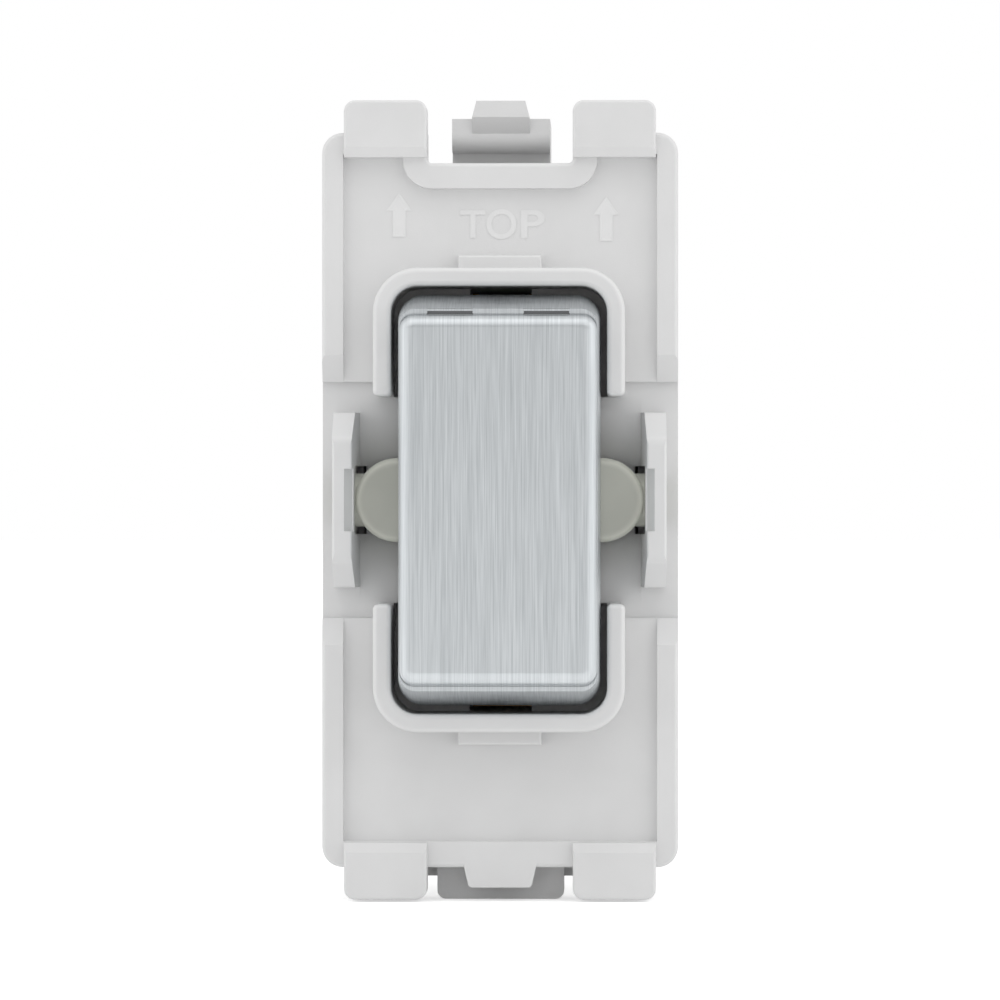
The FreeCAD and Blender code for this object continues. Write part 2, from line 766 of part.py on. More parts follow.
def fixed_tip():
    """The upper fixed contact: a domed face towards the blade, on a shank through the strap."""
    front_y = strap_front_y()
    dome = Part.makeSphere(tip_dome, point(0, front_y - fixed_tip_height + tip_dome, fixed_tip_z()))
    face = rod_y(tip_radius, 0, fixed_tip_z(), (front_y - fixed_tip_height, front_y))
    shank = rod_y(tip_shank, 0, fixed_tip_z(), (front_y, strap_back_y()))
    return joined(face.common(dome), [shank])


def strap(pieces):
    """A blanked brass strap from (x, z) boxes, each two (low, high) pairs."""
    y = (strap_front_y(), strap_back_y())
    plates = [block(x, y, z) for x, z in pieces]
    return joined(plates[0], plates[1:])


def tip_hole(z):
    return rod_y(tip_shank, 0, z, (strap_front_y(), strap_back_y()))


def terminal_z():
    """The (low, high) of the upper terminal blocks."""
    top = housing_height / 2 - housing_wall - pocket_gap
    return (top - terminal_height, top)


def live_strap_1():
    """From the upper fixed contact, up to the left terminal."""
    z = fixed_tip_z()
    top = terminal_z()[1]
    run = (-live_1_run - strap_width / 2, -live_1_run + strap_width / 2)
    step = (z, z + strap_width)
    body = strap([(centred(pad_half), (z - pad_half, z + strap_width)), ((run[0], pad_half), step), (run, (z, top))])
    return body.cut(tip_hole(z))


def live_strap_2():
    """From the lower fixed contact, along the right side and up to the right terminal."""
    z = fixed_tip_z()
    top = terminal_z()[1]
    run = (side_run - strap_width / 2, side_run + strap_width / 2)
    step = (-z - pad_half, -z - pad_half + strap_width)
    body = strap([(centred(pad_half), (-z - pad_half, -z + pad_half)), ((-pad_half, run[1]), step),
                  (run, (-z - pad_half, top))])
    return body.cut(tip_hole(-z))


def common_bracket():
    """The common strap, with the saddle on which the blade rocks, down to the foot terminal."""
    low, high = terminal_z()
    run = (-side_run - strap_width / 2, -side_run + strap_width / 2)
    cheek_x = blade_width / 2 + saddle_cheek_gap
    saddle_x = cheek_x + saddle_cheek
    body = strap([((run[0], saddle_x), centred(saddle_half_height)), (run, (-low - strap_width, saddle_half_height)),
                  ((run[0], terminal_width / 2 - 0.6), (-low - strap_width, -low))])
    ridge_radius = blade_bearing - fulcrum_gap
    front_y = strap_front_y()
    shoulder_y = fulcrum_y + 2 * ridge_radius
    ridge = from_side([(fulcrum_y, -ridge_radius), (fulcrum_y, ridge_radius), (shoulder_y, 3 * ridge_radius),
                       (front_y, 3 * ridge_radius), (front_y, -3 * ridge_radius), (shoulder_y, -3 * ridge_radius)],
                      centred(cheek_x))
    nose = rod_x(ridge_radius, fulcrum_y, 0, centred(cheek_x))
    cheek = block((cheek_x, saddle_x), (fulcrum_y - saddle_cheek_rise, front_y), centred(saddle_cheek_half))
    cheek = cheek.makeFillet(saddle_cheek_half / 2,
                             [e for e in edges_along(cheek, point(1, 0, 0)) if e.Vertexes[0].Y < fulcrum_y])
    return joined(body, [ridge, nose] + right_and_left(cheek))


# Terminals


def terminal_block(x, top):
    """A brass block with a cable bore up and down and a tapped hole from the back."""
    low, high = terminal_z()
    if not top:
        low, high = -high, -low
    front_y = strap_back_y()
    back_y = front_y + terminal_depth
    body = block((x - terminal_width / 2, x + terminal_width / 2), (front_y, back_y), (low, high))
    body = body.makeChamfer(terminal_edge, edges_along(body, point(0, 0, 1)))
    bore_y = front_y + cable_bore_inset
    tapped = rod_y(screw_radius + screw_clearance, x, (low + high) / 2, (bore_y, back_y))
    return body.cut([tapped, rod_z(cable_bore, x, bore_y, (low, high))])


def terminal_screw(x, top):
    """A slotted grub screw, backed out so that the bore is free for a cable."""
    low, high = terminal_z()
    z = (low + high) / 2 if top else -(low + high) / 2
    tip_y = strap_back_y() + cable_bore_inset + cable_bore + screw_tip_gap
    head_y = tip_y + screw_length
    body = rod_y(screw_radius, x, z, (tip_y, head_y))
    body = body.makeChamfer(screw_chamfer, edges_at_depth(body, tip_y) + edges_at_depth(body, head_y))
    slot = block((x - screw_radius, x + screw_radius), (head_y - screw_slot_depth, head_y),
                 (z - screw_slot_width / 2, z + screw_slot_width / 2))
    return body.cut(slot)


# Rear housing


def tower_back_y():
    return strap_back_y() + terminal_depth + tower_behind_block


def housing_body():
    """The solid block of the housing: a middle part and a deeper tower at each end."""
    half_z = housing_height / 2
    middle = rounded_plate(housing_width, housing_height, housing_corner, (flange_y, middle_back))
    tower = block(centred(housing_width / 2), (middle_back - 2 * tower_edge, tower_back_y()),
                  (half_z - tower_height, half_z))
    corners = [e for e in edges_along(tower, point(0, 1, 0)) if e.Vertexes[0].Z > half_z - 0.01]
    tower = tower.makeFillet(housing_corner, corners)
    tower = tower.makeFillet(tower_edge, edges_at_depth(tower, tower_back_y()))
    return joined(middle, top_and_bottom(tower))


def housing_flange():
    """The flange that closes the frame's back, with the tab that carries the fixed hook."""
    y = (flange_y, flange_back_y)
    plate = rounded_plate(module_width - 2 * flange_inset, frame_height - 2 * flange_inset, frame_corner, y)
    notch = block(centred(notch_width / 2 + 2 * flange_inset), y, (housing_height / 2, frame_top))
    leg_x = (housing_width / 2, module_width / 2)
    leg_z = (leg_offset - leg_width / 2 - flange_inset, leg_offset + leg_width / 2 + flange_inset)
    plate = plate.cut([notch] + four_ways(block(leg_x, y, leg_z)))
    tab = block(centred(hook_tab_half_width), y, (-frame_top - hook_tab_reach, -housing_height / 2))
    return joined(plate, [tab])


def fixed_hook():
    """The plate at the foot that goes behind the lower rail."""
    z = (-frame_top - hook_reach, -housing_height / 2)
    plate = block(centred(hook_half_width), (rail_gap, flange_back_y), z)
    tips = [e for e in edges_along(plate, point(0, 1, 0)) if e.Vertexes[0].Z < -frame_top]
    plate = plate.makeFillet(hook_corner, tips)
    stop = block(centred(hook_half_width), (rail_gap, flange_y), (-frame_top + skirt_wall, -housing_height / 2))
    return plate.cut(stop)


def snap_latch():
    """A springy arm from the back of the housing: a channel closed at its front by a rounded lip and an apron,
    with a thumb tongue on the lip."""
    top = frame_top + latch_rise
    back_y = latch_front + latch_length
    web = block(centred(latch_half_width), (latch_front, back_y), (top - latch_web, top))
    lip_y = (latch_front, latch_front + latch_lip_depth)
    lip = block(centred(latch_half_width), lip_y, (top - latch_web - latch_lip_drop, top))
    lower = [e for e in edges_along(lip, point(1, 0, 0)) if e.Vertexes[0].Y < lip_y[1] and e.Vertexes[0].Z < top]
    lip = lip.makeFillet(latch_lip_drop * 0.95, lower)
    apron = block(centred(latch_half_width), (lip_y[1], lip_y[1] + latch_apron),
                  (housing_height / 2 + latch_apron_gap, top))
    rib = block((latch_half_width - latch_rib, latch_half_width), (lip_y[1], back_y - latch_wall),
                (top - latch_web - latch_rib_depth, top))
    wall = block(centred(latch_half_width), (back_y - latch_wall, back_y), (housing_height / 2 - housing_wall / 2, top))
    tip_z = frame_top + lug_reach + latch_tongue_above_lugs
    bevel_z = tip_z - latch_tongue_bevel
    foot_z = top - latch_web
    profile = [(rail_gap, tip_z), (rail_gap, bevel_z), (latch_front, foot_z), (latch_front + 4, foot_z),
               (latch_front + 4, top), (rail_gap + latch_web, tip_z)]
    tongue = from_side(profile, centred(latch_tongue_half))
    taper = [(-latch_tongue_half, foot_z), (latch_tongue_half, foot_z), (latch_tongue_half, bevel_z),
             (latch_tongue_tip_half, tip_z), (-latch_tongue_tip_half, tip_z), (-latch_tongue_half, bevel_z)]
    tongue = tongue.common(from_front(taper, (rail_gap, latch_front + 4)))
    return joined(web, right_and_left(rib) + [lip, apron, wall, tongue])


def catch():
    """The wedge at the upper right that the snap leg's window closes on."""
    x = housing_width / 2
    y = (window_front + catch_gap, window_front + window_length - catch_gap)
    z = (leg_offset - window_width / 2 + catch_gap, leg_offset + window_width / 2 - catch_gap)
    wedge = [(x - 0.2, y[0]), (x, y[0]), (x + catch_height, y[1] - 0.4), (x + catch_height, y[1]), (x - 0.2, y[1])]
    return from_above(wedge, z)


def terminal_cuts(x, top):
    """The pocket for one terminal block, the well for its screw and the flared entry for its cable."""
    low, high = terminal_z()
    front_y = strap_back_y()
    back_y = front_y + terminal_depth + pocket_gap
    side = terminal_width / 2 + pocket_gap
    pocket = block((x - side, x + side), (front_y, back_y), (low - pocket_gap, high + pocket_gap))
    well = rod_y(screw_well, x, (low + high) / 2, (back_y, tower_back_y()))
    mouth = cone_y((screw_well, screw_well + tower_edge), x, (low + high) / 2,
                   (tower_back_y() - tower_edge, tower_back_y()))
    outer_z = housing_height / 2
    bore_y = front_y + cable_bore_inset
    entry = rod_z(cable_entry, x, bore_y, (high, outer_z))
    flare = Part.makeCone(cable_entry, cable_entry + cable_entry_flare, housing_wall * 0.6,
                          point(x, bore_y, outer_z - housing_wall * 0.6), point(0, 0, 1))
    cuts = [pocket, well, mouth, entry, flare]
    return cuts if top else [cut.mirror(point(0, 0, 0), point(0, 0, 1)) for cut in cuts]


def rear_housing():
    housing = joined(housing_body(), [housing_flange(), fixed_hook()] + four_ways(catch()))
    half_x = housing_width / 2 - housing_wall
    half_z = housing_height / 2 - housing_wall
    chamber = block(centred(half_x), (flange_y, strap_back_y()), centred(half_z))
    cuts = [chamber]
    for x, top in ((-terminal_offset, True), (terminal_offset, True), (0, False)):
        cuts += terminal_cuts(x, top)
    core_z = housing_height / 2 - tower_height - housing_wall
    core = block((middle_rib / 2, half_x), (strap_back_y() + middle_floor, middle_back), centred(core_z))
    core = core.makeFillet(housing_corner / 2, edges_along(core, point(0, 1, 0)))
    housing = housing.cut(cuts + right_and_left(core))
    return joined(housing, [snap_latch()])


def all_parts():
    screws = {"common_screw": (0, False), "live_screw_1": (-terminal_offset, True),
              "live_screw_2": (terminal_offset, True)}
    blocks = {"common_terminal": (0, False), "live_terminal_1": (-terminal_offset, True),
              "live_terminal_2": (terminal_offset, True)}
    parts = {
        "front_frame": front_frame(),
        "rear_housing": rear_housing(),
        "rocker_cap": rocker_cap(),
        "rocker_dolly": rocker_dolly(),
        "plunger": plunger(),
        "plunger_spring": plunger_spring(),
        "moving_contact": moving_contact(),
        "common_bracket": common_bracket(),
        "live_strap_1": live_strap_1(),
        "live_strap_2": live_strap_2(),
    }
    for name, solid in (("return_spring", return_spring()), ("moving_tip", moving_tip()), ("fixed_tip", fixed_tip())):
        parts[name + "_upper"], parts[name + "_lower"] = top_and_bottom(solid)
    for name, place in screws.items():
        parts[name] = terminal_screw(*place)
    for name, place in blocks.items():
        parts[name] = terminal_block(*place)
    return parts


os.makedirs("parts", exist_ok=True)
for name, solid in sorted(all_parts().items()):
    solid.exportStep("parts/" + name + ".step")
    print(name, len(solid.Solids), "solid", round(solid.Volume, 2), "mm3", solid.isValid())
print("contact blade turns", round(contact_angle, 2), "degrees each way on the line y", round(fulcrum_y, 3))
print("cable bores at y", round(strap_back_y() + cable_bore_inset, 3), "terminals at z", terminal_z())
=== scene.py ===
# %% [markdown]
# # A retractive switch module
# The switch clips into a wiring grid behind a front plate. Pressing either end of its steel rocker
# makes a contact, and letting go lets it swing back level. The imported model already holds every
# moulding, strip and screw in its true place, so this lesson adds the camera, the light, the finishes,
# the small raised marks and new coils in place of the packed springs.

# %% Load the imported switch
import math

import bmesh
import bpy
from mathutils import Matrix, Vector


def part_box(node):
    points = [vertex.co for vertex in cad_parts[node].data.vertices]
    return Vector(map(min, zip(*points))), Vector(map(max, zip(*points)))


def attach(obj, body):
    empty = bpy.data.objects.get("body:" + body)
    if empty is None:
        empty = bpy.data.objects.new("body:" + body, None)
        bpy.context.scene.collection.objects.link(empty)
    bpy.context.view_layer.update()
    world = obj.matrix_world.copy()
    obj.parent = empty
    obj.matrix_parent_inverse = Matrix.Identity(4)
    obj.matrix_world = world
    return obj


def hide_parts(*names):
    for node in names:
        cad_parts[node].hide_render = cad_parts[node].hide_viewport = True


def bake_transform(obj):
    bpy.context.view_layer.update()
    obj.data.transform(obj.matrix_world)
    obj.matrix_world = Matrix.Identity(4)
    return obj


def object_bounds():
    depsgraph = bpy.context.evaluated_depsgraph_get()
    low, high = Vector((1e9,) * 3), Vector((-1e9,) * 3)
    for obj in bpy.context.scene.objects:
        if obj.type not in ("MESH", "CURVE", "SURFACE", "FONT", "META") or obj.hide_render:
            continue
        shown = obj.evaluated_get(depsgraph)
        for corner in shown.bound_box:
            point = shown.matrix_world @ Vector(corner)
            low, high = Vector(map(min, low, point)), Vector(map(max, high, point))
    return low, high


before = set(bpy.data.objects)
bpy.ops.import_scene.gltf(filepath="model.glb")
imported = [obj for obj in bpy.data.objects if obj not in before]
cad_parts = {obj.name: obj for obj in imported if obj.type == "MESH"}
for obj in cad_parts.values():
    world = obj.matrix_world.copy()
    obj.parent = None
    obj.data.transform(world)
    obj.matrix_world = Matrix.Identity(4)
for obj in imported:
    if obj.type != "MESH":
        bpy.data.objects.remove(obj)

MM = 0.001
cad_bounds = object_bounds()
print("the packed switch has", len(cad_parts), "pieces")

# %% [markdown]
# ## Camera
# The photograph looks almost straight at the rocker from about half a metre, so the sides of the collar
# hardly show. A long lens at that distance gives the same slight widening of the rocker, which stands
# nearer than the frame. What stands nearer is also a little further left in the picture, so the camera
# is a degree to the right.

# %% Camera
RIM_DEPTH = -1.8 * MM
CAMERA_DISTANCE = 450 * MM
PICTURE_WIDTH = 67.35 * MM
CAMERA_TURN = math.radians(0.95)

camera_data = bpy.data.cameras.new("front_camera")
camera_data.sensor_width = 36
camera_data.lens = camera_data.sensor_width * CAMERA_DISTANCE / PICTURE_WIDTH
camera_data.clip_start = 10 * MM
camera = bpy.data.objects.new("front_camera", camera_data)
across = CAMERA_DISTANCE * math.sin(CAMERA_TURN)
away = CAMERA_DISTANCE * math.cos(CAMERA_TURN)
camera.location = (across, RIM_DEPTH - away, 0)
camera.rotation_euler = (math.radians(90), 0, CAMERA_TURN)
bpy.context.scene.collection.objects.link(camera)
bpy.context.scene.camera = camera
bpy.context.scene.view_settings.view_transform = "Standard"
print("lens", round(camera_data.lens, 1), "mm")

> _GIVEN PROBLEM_
From the opening line of the data above, please print each line as written up to and including the line that contains "return body.cut(tip_hole(-z))", and nothing more.

> _SOLUTION BELOW_
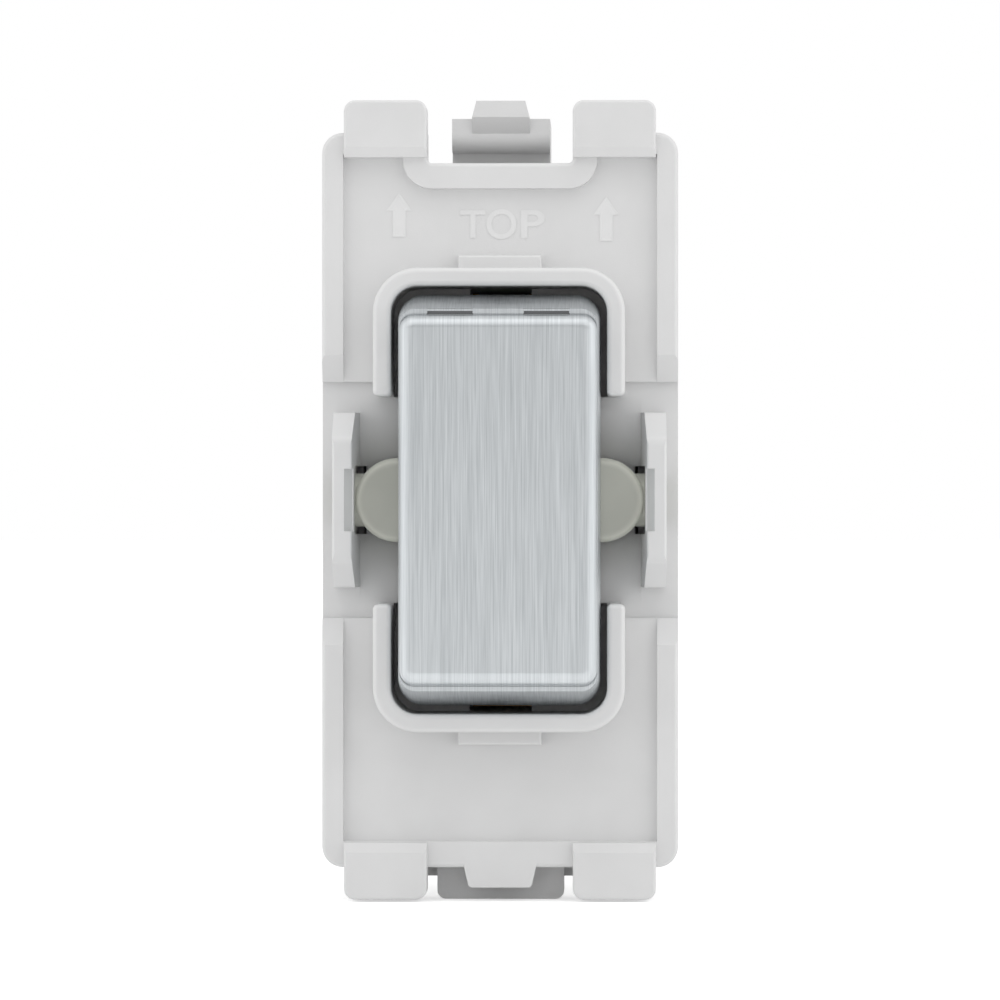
The FreeCAD and Blender code for this object continues. Write part 2, from line 766 of part.py on. More parts follow.
def fixed_tip():
    """The upper fixed contact: a domed face towards the blade, on a shank through the strap."""
    front_y = strap_front_y()
    dome = Part.makeSphere(tip_dome, point(0, front_y - fixed_tip_height + tip_dome, fixed_tip_z()))
    face = rod_y(tip_radius, 0, fixed_tip_z(), (front_y - fixed_tip_height, front_y))
    shank = rod_y(tip_shank, 0, fixed_tip_z(), (front_y, strap_back_y()))
    return joined(face.common(dome), [shank])


def strap(pieces):
    """A blanked brass strap from (x, z) boxes, each two (low, high) pairs."""
    y = (strap_front_y(), strap_back_y())
    plates = [block(x, y, z) for x, z in pieces]
    return joined(plates[0], plates[1:])


def tip_hole(z):
    return rod_y(tip_shank, 0, z, (strap_front_y(), strap_back_y()))


def terminal_z():
    """The (low, high) of the upper terminal blocks."""
    top = housing_height / 2 - housing_wall - pocket_gap
    return (top - terminal_height, top)


def live_strap_1():
    """From the upper fixed contact, up to the left terminal."""
    z = fixed_tip_z()
    top = terminal_z()[1]
    run = (-live_1_run - strap_width / 2, -live_1_run + strap_width / 2)
    step = (z, z + strap_width)
    body = strap([(centred(pad_half), (z - pad_half, z + strap_width)), ((run[0], pad_half), step), (run, (z, top))])
    return body.cut(tip_hole(z))


def live_strap_2():
    """From the lower fixed contact, along the right side and up to the right terminal."""
    z = fixed_tip_z()
    top = terminal_z()[1]
    run = (side_run - strap_width / 2, side_run + strap_width / 2)
    step = (-z - pad_half, -z - pad_half + strap_width)
    body = strap([(centred(pad_half), (-z - pad_half, -z + pad_half)), ((-pad_half, run[1]), step),
                  (run, (-z - pad_half, top))])
    return body.cut(tip_hole(-z))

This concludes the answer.